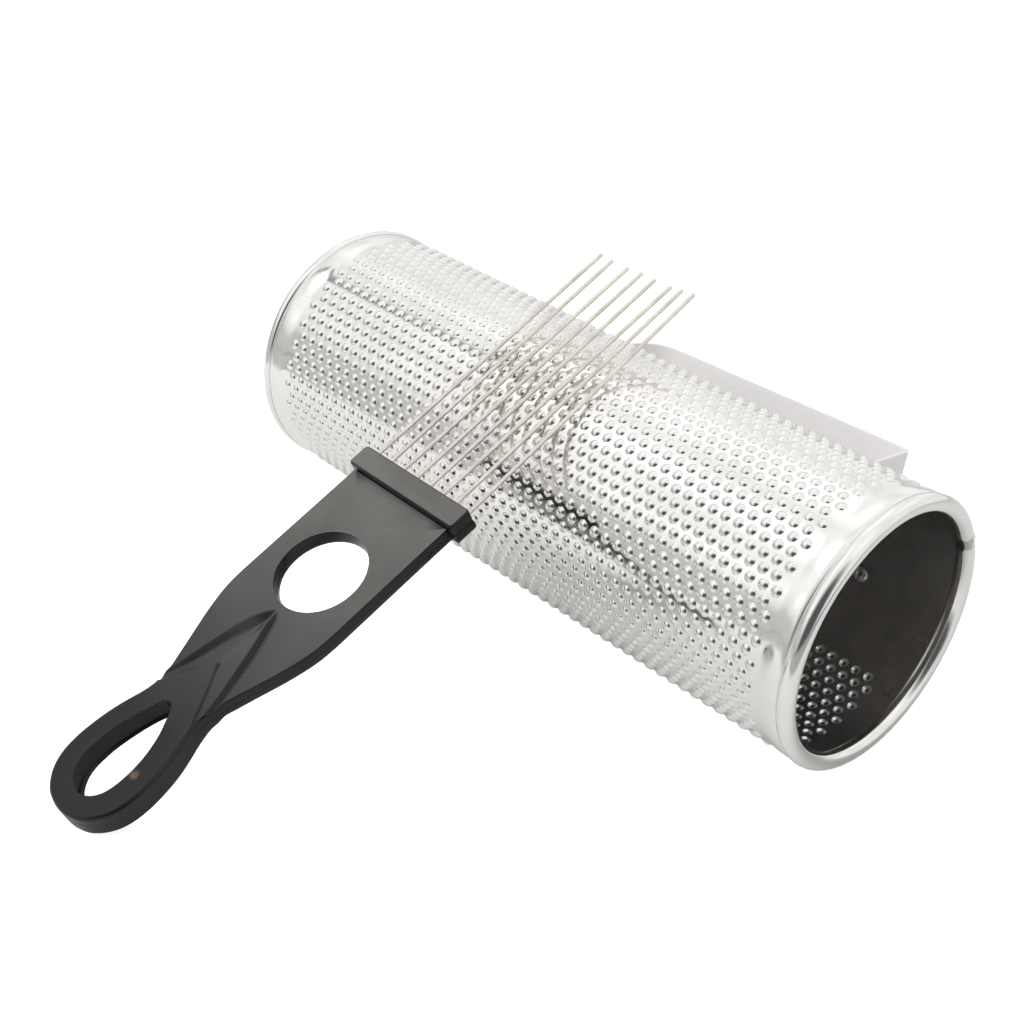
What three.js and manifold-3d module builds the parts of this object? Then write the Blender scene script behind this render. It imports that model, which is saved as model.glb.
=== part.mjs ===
// Metal guiro: a rolled and embossed sheet tube with a riveted strap handle, and a
// plastic scraper with eight wire tines that leans on it. Millimetres, +Z up, the
// tube along X, the floor at z = 0.
import * as THREE from 'three';
import { mergeVertices } from 'three/addons/utils/BufferGeometryUtils.js';
import Module from 'manifold-3d';

const wasm = await Module();
wasm.setup();

// Tube
const TUBE_LENGTH = 257;
const RIM_RADIUS = 47.0;
const BAND_RADIUS = 46.9;
const SHEET = 0.8;
const BEAD_RADIUS = 3.0;
const TUBE_SIDES = 71;

// Dimple field
const DIMPLE_PITCH = 5.0;
const DIMPLE_HEIGHT = 0.9;
const PLAIN_END = 13.5;
const DIMPLES_IN_LONG_ROW = Math.floor((TUBE_LENGTH - 2 * PLAIN_END) / DIMPLE_PITCH);
const DIMPLE_ROWS = 53;
const FIELD_MIDDLE_ROW = 5;
const CREST_RADIUS = 46.9;
const FLARE = 3.5;

// Lap seam of the rolled sheet, in tube sides from the middle of the strap
const SEAM_SIDE = 6;
const SEAM_STEP = 0.5;

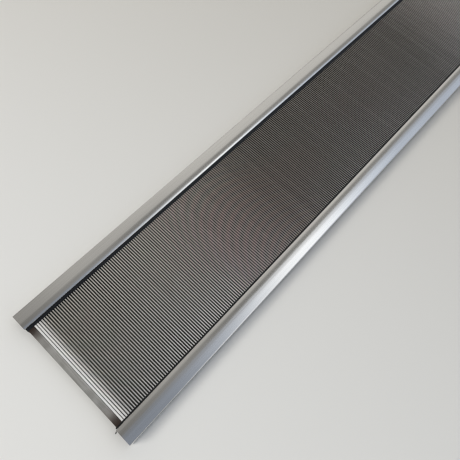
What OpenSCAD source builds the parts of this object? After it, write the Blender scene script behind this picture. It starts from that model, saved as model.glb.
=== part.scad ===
// Weaving reed for a loom: flat steel dents bound between two aluminium baulks.
// The reed lies flat. X runs along the baulks, Y across the opening and Z up.
// The origin is under the middle of the reed, on the surface that it lies on.

/* [Reed] */
// Length of the two baulks
reed_length = 700; // [600:20:800]
// Clear height of the opening between the lips of the two baulks
opening = 100; // [80:5:140]
// Distance from one dent to the next
dent_pitch = 2; // [2:0.05:2.2]

/* [Dents] */
// Thickness of an ordinary dent, along the reed
dent_t = 1; // [0.8:0.05:1]
// Depth of a dent, through the reed
dent_depth = 4.5; // [4:0.1:4.5]
// Thickness of the outermost guard dent
guard_t = 1.5; // [1.2:0.05:1.5]
// Guard dents at each end of the reed
guard_count = 6; // [4:1:8]

/* [Baulks] */
// Width of a baulk, across the reed
baulk_w = 14.25; // [13.75:0.25:18]
// Thickness of a baulk at the middle of its crown
baulk_t = 13.5; // [13.5:0.25:16]
// Radius of the crowned upper and lower faces
crown_r = 38; // [34:1:80]
// Thickness of the wall behind the channel
back_wall = 1.5; // [1:0.25:2]
// Width of the flat land along the middle of each crown, on which the reed lies
land_w = 2; // [1:0.5:4]

/* [End bars] */
// Width of the flat bar that closes each end of the dent field
end_bar_w = 5; // [4:0.5:5]
// Distance from the end of a baulk to its end bar
end_bar_inset = 1; // [0.5:0.25:1]

/* [Binding] */
// Diameter of the core rod in each spacing coil
rod_d = 1.8; // [1.6:0.05:1.8]
// Thickness of the spacing coil's wire
wire_d = 0.96; // [0.7:0.02:0.96]
// Width of the dark resin that shows in front of each lip
resin_band = 1.8; // [1:0.2:3]

/* [Hidden] */
$fn = 48;
half_length = reed_length / 2;
lip_y = opening / 2;
mid_z = baulk_t / 2;

// The channel inside a baulk
channel_t = 10.3;
channel_depth = baulk_w - back_wall;
crown_z = mid_z - sqrt(crown_r * crown_r - land_w * land_w / 4);
crown_drop = mid_z - crown_z - sqrt(crown_r * crown_r - baulk_w * baulk_w / 4);
edge_z = mid_z - crown_drop;
back_chamfer = 0.6;
lip_chamfer = 0.35;

// The dent field fills the length between the two end bars
end_clearance = 0.25;
field_half = half_length - end_bar_inset - end_bar_w - end_clearance - guard_t / 2;
dent_count = floor(2 * field_half / dent_pitch) + 1;
first_x = -(dent_count - 1) * dent_pitch / 2;
plain_count = dent_count - 2 * guard_count;
guard_step = ceil(100 * (guard_t - dent_t) / guard_count) / 100;
section_count = 20;
coil_lengths = 4;
dent_reach = lip_y + channel_depth - 0.25;

// Each coil turn lies round its rod and reaches down between two dents
rod_clearance = 0.05;
turn_clearance = 0.07;
turn_r = rod_d / 2 + turn_clearance + wire_d / 2;
rod_z = dent_depth / 2 + rod_clearance + rod_d / 2;
rod_y = lip_y + 6.1;
rod_half = half_length - end_bar_inset - end_bar_w - end_clearance;

// The resin stands a little proud of the dents and leaves a tunnel for the coils
resin_cover = 0.6;
resin_end = 0.4;
resin_half = half_length - resin_end;
resin_top = dent_depth / 2 + resin_cover;
tunnel_half = turn_r + wire_d / 2 + 0.08;
tunnel_near = rod_y - tunnel_half;
tunnel_far = rod_y + tunnel_half;

// The end of the binding wire lies on the resin behind a lip and is cut off short
tail_d = 1;
tail_y = lip_y + 0.8;
tail_z = mid_z + resin_top + tail_d / 2;
tail_inside = 3;
tail_outside = 2.5;

aluminium = [0.70, 0.71, 0.72];
steel = [0.62, 0.60, 0.57];
dark_steel = [0.43, 0.41, 0.38];
black_resin = [0.07, 0.08, 0.09];

function dent_x(i) = first_x + i * dent_pitch;
function from_end(i) = min(i, dent_count - 1 - i);
function dent_thickness(i) = max(dent_t, guard_t - from_end(i) * guard_step);
function section_start(k) = guard_count + floor(k * plain_count / section_count);
function section_name(k) = str("dents_", k < 9 ? "0" : "", k + 1);
function coil_start(k) = guard_count + floor(k * (plain_count - 1) / coil_lengths);
function coil_name(side, up, k) =
    str("coil_", side > 0 ? "left" : "right", up > 0 ? "_upper_" : "_lower_", k + 1);

// Outline of a flat rolled wire with round edges, standing on its edge
module wire_outline(thickness) {
    straight = dent_depth - thickness;
    square([thickness, straight], center = true);
    for (side = [-1, 1]) translate([0, side * straight / 2]) circle(d = thickness);
}

// Stands an outline in the XZ plane and runs it from y0 to y1, about the middle of the reed's depth
module across(y0, y1) {
    translate([0, y1, mid_z]) rotate([90, 0, 0]) linear_extrude(y1 - y0) children();
}

module dent(i) {
    across(-dent_reach, dent_reach) translate([dent_x(i), 0]) wire_outline(dent_thickness(i));
}

module dent_section(k) {
    color(steel) for (i = [section_start(k):section_start(k + 1) - 1]) dent(i);
}

module guard_dents(start) {
    color(steel) for (i = [start:start + guard_count - 1]) dent(i);
}

module end_bar_outline(side) {
    translate([side * (half_length - end_bar_inset - end_bar_w / 2), 0])
        square([end_bar_w, dent_depth], center = true);
}

module end_bar(side) {
    color(dark_steel) across(-dent_reach, dent_reach) end_bar_outline(side);
}

// Crowned block seen along the baulk, from its lips at 0 to its back
module baulk_outline() {
    back_cut = crown_drop + back_chamfer;
    lip_cut = crown_drop + lip_chamfer;
    half = [[0, edge_z - lip_chamfer], [lip_cut, mid_z],
            [baulk_w - back_cut, mid_z], [baulk_w, edge_z - back_chamfer]];
    lower = [for (i = [3:-1:0]) [half[i].x, -half[i].y]];
    intersection() {
        polygon(concat(half, lower));
        translate([baulk_w / 2, crown_z]) circle(r = crown_r, $fn = 180);
        translate([baulk_w / 2, -crown_z]) circle(r = crown_r, $fn = 180);
    }
}

// Turns a piece made for the baulk at +Y into the one for the given side
module on_side(side) {
    mirror([0, side < 0 ? 1 : 0, 0]) children();
}

module baulk(side) {
    color(aluminium) on_side(side) translate([-half_length, lip_y, mid_z])
        rotate([90, 0, 90]) linear_extrude(reed_length) difference() {
            baulk_outline();
            translate([-1, -channel_t / 2]) square([channel_depth + 1, channel_t]);
        }
}

// Slab of resin from y0 to y1 with a square slot for each dent and for the two end bars
module slotted_slab(y0, y1, half_depth) {
    color(black_resin) across(y0, y1) difference() {
        square([2 * resin_half, 2 * half_depth], center = true);
        for (i = [0:dent_count - 1])
            translate([dent_x(i), 0]) square([dent_thickness(i), dent_depth], center = true);
        for (end = [-1, 1]) end_bar_outline(end);
    }
}

// The resin that shows as a dark band in front of the lip
module resin_front(side) {
    on_side(side) slotted_slab(lip_y - resin_band, tunnel_near, resin_top);
}

// The resin that fills the channel behind the coils
module resin_back(side) {
    on_side(side) slotted_slab(tunnel_far, lip_y + channel_depth, channel_t / 2);
}

// Closes both ends of each coil tunnel round the end bars
module resin_plugs() {
    plug_l = resin_half - rod_half;
    color(black_resin) for (side = [-1, 1], end = [-1, 1])
        on_side(side) across(tunnel_near, tunnel_far) difference() {
            translate([end * (rod_half + plug_l / 2), 0]) square([plug_l, channel_t], center = true);
            end_bar_outline(end);
        }
}

module core_rod(side, up) {
    color(dark_steel) translate([-rod_half, side * rod_y, mid_z + up * rod_z])
        rotate([0, 90, 0]) cylinder(d = rod_d, h = 2 * rod_half);
}

// A ring for each turn of wire, one in each gap between plain dents, along one length of a coil
module coil(side, up, k) {
    color(dark_steel) translate([0, side * rod_y, mid_z + up * rod_z]) rotate([0, 90, 0]) rotate_extrude()
        for (i = [coil_start(k):coil_start(k + 1) - 1])
            translate([turn_r, dent_x(i) + dent_pitch / 2]) square(wire_d, center = true);
}

// The near tail leaves the right baulk and the far one the left baulk
module wire_tail(end) {
    color(dark_steel) translate([end * (half_length + tail_outside), end * tail_y, tail_z])
        rotate([0, -end * 90, 0]) cylinder(d = tail_d, h = tail_inside + tail_outside);
}

baulk(1);  // baulk_left
baulk(-1);  // baulk_right
resin_front(1);  // resin_front_left
resin_front(-1);  // resin_front_right
resin_back(1);  // resin_back_left
resin_back(-1);  // resin_back_right
resin_plugs();
end_bar(-1);  // end_bar_near
end_bar(1);  // end_bar_far
core_rod(1, 1);  // core_rod_left_upper
core_rod(1, -1);  // core_rod_left_lower
core_rod(-1, 1);  // core_rod_right_upper
core_rod(-1, -1);  // core_rod_right_lower
for (side = [1, -1], up = [1, -1], k = [0:coil_lengths - 1])
    coil(side, up, k);
wire_tail(-1);  // wire_tail_near
wire_tail(1);  // wire_tail_far
guard_dents(0);  // guard_dents_near
guard_dents(dent_count - guard_count);  // guard_dents_far
for (k = [0:section_count - 1])
    dent_section(k);
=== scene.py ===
import logging
import math
from dataclasses import dataclass
from enum import Enum

import bpy
import numpy as np
from mathutils import Matrix, Vector


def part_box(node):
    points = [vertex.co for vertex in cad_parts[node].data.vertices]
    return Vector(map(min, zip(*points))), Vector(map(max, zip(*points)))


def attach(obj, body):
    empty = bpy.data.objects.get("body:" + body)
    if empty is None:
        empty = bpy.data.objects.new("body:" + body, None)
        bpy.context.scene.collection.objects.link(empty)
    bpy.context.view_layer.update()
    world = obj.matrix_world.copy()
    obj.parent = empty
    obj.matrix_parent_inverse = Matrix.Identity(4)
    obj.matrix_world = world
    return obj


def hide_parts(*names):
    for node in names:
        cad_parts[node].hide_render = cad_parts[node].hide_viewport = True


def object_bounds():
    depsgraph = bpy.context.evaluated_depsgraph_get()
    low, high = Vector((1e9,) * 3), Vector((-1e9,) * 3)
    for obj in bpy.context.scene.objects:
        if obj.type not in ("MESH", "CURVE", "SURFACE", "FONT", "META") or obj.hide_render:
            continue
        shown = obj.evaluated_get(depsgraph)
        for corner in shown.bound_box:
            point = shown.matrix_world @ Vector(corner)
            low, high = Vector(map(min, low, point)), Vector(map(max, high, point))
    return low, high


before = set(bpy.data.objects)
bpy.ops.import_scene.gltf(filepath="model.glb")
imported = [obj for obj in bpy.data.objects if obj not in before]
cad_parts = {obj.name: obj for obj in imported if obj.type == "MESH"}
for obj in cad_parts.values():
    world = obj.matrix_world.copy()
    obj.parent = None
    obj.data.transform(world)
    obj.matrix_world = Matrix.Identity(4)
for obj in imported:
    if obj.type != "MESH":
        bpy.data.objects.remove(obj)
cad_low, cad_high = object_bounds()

LOG = logging.getLogger("reed")
MM = 0.001
BODY = "root"
FILTER_WIDTH = 1.25


class Side(Enum):
    """The two baulks of the reed, by the sign of their Y."""

    LEFT = 1
    RIGHT = -1


class End(Enum):
    """The two ends of the reed, by the sign of their X."""

    NEAR = -1
    FAR = 1


class Level(Enum):
    """The coils above and below the dents, by the sign of their height over the middle."""

    UPPER = 1
    LOWER = -1


# ---------------------------------------------------------------- mesh helpers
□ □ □
WRITTEN INSTRUCTION:
Write out exactly the lines running from the line containing "for (side = [1, -1], up" to the line containing "points = [vertex.co", with both of those lines included.

SOLUTION TO THIS EXERCISE:
for (side = [1, -1], up = [1, -1], k = [0:coil_lengths - 1])
    coil(side, up, k);
wire_tail(-1);  // wire_tail_near
wire_tail(1);  // wire_tail_far
guard_dents(0);  // guard_dents_near
guard_dents(dent_count - guard_count);  // guard_dents_far
for (k = [0:section_count - 1])
    dent_section(k);
=== scene.py ===
import logging
import math
from dataclasses import dataclass
from enum import Enum

import bpy
import numpy as np
from mathutils import Matrix, Vector


def part_box(node):
    points = [vertex.co for vertex in cad_parts[node].data.vertices]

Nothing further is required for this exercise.